Hootie & the Blowfish frontman Darius Rucker will be inducted into the S.C. Hall of Fame, the organization announced.

Rucker will join artist Leo Twiggs and Elizabeth Evelyn Wright, the founder of Voorhees College, according to the organization’s website.

Rucker needs no introduction to the people of Columbia and especially the Five Points neighborhood where Hootie & the Blowfish started their career performing at bars and parties. For those in need of a primer, Hootie & the Blowfish’s 1994 album Cracked Rear View sold more than 16 million copies and won the band two Grammy Awards. That album was led by singles “Only Wanna Be With You” and “Let Her Cry.”

As for Twiggs, perhaps his most notable work was his series of paintings entitled Requiem for Mother Emmanuel, which were created after the 2015 murder of nine African American churchgoers in Charleston, S.C.

The paintings are on display at The Johnson Collection in Spartanburg. Requiem for Mother Emmanuel is one of the museum’s featured works. Here is how the organization’s website describes Twiggs’ work:

“The Requiem for Mother Emanuel series began as a cathartic means of coping not only with the horrors of the event, but also in answer to the awe he felt in the days that followed, as he watched South Carolinians unite in what he describes as ‘the state’s most humane moment.’”
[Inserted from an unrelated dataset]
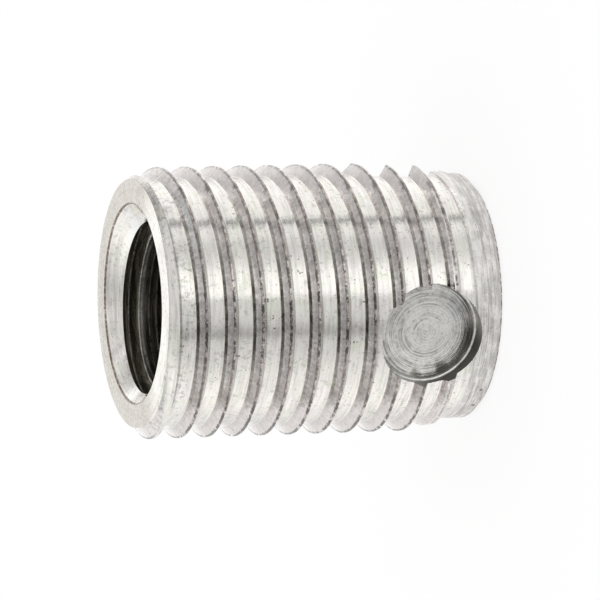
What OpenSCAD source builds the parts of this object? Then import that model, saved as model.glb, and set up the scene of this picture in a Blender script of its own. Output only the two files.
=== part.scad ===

Wright, a Georgia native who lived from 1872-1906, founded Denmark Industrial School in 1897. Today, that school is known as Voorhees College, a four-year, historically black college in Denmark, S.C. For her role in starting the college, she faced “threats, attacks and arson,” according to according to Voorhees’ website.

Wright attended Booker T Washington’s Tuskegee Institute — Washington was one of her heroes — and modeled what would become Voorhees College after the institute, according to Voorhees’ website.

The induction ceremony will be held on Feb. 7 in the Myrtle Beach Convention Center.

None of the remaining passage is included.